Now this wouldn’t seem so strange except for the fact that the neighbors were in a rush to get to the airport in Richmond to catch a flight to Green Bay Wisconsin. Seems the neighbor was a big Packer’s fan and had managed to acquire ticket over the Internet to the NFC Championship game at Lombardi Field. (Temperature in Kilmarnock: 31 degrees. Temperature in Green Bay at game time: ZERO). (My wife is a big Packers fan also. She even owns a share of stock in the Packers – the only publicly traded NFL franchise, but not even she would go sit in the bleachers at this time of the year.) Consequently the neighbors had passed Winnie off to the care of some friends while they hurriedly finished packing and rushed off to catch their plane.
Their friends happened to live on the west edge of town down Irvington Road, near the Back Inn Time Inn and across the street from “the very old guy” – my father-in-law. Winnie had traveled around the block, then down the road only to wind up across the street from the very in-laws who were out looking for her in a different part of town.
Meanwhile back at the truck, the driver was explaining he too was looking for a lost one. His granddaughter had gone to a friend’s birthday party, but had not come home yet and they were getting worried. Unfortunately they did not have the name or phone number of the friend and the granddaughter had not taken her cell phone along. But in a night of coincidences, my daughter was aware of the party, knew the birthday girl and had the phone number, so the lost was also found.
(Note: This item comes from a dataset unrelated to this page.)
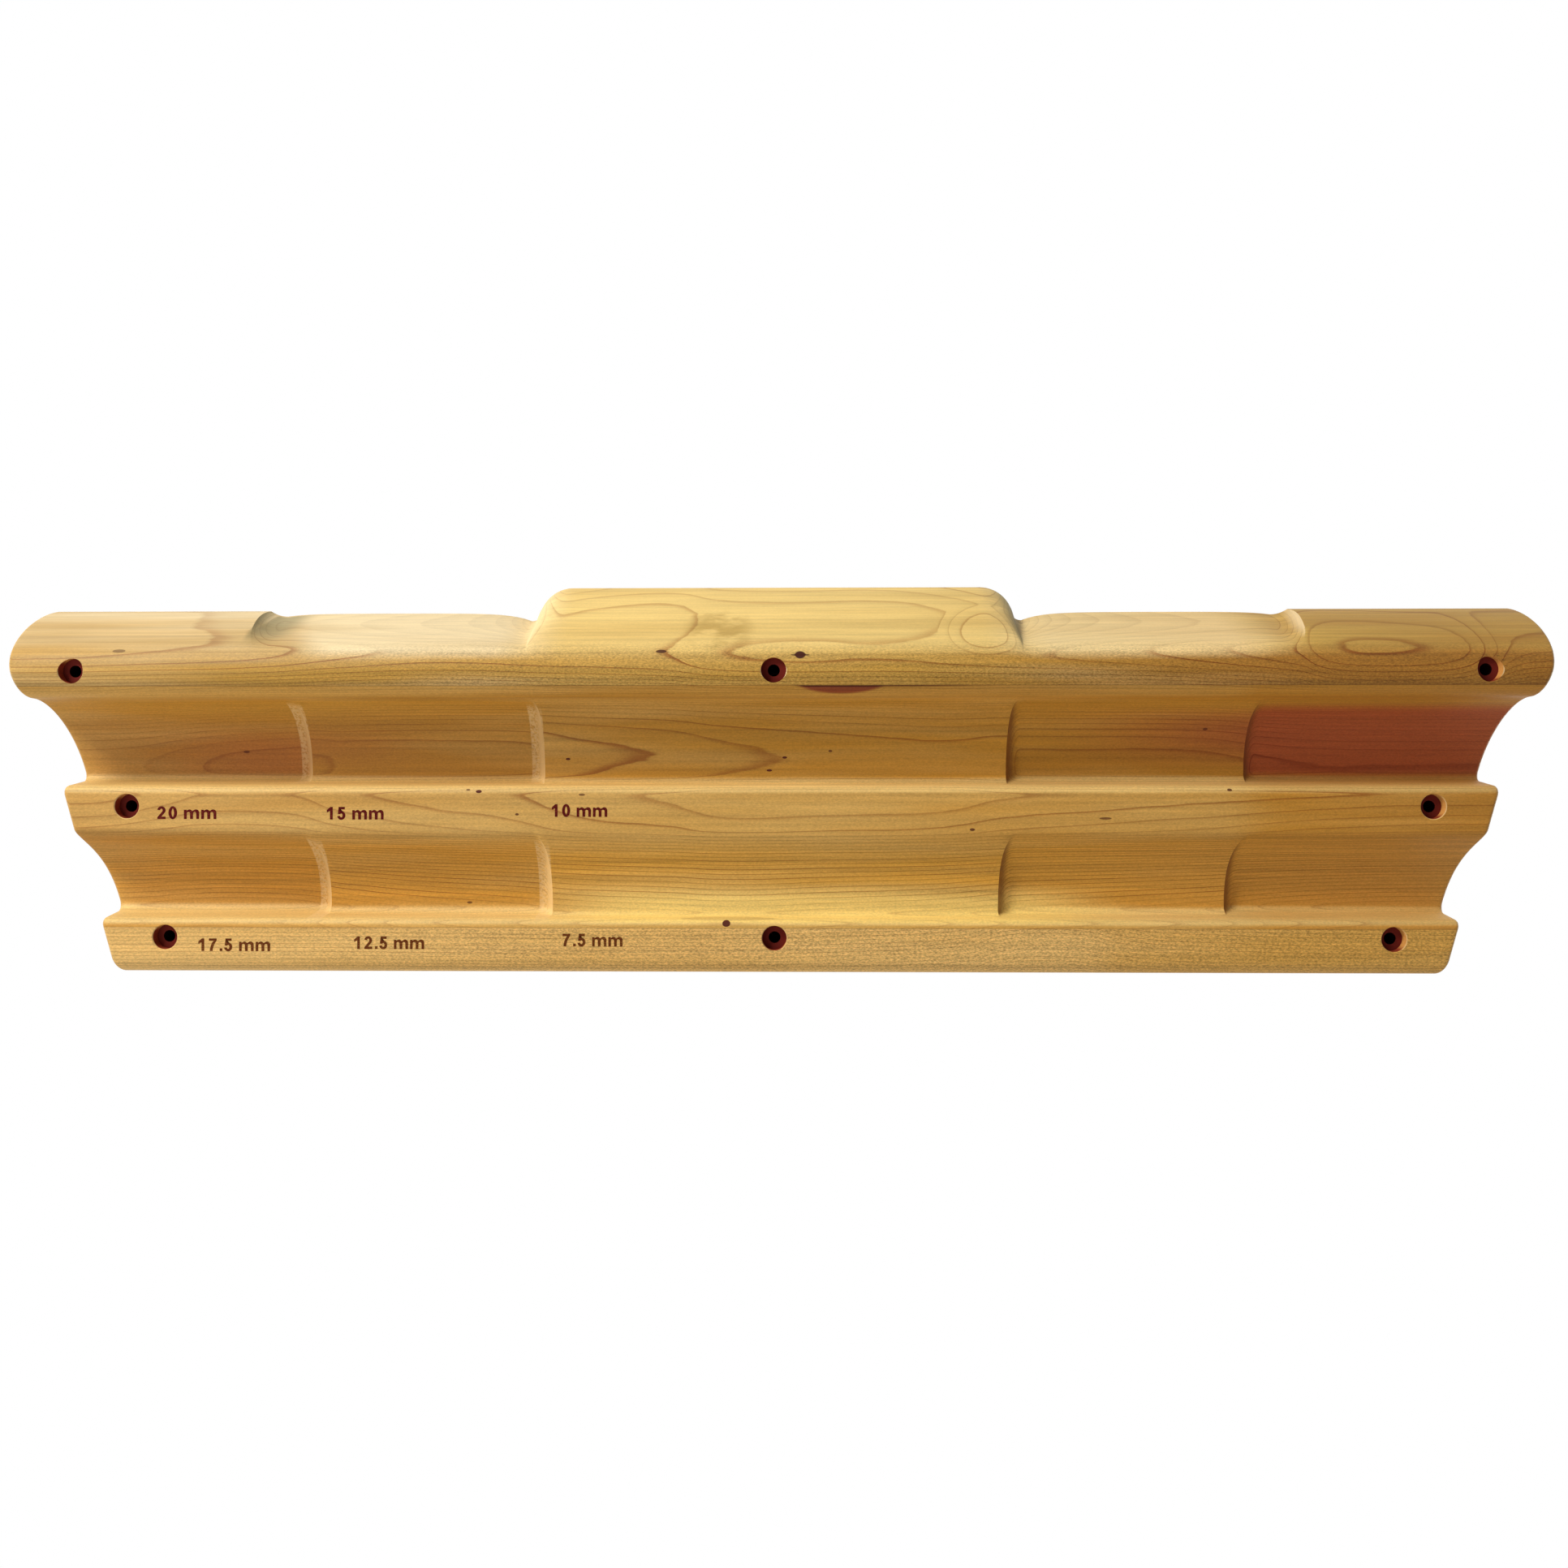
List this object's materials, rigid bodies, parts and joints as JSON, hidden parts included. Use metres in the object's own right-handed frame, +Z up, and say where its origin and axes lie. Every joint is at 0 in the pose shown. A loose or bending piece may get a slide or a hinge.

Yes, I may be a suspicious character, but it seems far more suspicious to me as to how all these threads could be woven into a single real life fabric purely by chance. I once read a book by R. C. Spruol called “Not a Chance”. I think I know what he was referring to now.
Lesson Learned: Don’t wear a stocking cap on a balding head in Kilmarnock on a cold, blustery, snowy evening while walking in the street looking for a lost dog unless you too want to be a suspicious character in a series of curious events.